At eleven, she began studying ballet at the Jones-Haywood School. Four years later, she won one of two scholarships available to study at George Balanchine’s School of American Ballet in New York.
In 1951, Rivera landed a role in the touring company of Call Me Madam. From then on, she had steady opportunities in Broadway productions. Her roles included Guys and Dolls, Can-Can, Mr. Wonderful, and Seventh Heaven.
But it would be her role in West Side Story that would make her a Broadway star.
For the love of “instant gratification”
Despite being a Latina star and pioneer, few recordings of Chita Rivera’s work are available. That’s because most of her career took place on the stage.
“It’s communication; that’s what theatre is all about,” Rivera once told professional actor John Garcia. “You take a plug and put it in a socket, and that’s what the theatre is — it lights up right away. You communicate immediately!”
“It’s immediate gratification, and that’s what it’s meant to be. It’s not meant to be a form for you to wallow all over; it’s meant to communicate.”
Chita Rivera, however, communicated much more than brilliant lyrics and incredible roles. After the success of West Side Story, Rivera proved to the world that Latinos could play any role. She was living proof that talent goes beyond the roles the industry wanted to impose.

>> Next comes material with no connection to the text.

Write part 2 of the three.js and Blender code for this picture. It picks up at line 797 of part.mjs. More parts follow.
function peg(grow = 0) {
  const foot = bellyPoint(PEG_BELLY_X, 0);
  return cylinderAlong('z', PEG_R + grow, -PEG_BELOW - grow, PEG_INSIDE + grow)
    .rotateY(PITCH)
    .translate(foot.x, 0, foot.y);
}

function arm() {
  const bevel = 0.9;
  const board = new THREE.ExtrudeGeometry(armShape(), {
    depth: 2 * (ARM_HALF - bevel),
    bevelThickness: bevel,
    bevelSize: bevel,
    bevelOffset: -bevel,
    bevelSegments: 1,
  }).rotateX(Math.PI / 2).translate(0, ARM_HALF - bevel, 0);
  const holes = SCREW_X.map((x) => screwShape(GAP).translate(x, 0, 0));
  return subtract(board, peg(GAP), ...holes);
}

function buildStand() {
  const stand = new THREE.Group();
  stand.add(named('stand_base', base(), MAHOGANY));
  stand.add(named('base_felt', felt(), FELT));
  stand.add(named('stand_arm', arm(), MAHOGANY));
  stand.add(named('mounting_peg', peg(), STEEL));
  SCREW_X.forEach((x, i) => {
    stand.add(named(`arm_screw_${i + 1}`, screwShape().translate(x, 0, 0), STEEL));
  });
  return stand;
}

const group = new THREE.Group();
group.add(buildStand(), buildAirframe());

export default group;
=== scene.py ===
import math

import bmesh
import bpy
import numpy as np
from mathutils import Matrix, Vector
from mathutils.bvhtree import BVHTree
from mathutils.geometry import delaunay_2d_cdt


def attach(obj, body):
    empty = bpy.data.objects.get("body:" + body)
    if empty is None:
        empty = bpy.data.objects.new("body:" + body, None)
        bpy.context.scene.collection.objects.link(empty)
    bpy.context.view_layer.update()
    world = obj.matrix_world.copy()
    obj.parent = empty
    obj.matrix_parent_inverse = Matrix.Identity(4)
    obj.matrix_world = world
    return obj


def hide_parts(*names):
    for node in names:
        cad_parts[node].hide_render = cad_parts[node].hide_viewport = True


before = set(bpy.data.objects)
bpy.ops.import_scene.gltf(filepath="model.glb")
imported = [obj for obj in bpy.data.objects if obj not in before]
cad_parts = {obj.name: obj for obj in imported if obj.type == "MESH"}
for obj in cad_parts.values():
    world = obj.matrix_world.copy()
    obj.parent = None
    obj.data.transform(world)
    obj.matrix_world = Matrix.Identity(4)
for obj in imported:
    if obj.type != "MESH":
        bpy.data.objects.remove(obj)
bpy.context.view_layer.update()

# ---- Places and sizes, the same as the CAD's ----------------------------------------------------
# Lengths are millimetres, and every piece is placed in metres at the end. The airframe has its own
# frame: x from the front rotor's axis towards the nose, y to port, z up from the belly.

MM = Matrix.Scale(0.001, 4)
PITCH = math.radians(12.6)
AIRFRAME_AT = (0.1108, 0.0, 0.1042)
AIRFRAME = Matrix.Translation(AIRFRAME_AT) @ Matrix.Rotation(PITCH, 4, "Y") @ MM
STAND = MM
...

“Chita showed me that we Latinos can play roles that do not stereotype us or make us feel like lower class citizens,” Garcia wrote in “The Column.” “She made me believe in myself and not let the color of my skin stop me from auditioning for roles that were not specifically written for my ‘type.'”
When hard work pays off
By the 1960s, Chita Rivera’s talent and discipline were already legendary in the theater industry. Her first Tony Award nomination came for her role as Rose in Bye Bye Birdie opposite Dick Van Dyke.
As a singer, she recorded her first single in 1965. She received her second Tony nomination for the role of Velma Kelly opposite Gwen Verdon in the original cast of the Bob Fosse-directed musical Chicago in 1975.

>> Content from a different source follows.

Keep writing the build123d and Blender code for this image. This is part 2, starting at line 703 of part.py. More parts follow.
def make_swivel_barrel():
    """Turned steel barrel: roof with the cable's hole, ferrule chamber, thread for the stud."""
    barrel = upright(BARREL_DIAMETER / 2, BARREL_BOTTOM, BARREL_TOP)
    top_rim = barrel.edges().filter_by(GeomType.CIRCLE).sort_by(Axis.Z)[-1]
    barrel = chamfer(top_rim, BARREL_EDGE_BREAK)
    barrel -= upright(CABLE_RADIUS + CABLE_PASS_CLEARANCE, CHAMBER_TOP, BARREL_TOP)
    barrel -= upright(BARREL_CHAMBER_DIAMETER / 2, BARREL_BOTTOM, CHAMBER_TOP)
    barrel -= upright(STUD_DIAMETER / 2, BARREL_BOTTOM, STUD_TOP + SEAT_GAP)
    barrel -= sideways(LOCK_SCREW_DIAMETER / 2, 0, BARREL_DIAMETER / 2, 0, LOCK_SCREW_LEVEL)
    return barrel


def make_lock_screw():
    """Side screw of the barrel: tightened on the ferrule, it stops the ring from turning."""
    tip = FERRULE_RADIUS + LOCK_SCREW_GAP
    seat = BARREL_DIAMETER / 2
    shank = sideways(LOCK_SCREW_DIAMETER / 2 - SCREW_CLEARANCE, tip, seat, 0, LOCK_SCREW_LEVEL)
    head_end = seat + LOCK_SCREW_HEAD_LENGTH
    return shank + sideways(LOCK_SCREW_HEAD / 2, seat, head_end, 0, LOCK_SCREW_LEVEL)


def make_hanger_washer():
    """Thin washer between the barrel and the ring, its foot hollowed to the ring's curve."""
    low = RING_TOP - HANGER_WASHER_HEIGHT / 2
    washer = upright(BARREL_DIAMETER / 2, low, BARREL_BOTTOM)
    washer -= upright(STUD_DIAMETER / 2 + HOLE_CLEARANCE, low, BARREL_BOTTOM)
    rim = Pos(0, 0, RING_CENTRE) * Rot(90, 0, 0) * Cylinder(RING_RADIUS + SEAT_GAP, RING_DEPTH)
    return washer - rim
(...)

Catherine Zeta-Jones, who won an Oscar for playing the role in the film adaptation, recalled the “incredible impact” of Chita Rivera following the news of her passing.
“From dreaming of being you as a little girl, then meeting you and then being deeply connected to you by playing the one and only Velma Kelly in Chicago,” Zeta-Jones posted on Instagram, “There will never, ever, be anyone like you Chita, ever.”
Chita Rivera was nominated ten times for Tony Awards, winning three, including one for Lifetime Achievement.
Chita Rivera’s tenacity stayed with her until the end
In 1986, just as she was celebrating winning her first Tony and Drama Desk Awards for her role as Anna in the musical The Rink opposite Liza Minnelli, Rivera was involved in a severe accident. Her car collided with a cab on West 86th Street in Manhattan, and she broke her left leg in twelve places.
After rehabilitation, Rivera toured the country two years later in the musical Can-Can. In the 1990s, she appeared in the musical Kiss of the Spider Woman. She also went back to the cast of Chicago, this time in the role of Roxie Hart.
A decade later, she appeared in small roles on television and continued participating in plays both as an actress and producer.
During the last few years, her records from the 1960s were reissued, and she released her third solo album, “And Now I Swing,” in 2008. She returned to Broadway in The Visit, the last musical written by John Kander, Fred Enn, and Terrence McNally. She was a frequent guest narrator at Disney’s Candlelight Processional at Walt Disney World through 2022.
On January 30, 2024, Rivera’s longtime publicist, Merle Frimark, told the media Rivera died “peacefully in New York after a brief illness.”
The iconic Rita Moreno, who won the Best Supporting Actress Academy Award for playing Anita in the 1961 film adaptation of West Side Story,” remembered Chita Rivera with pride.
“When I found out that this astonishing creature was one of my people [from Puerto Rico], I crowed with pride,” Moreno told CNN. “Over the years, we were sometimes mistaken for each other, which I always viewed as a badge of honor. As I write this, I am raising a glass to this remarkable woman and friend. Chita, amiga, Salud!”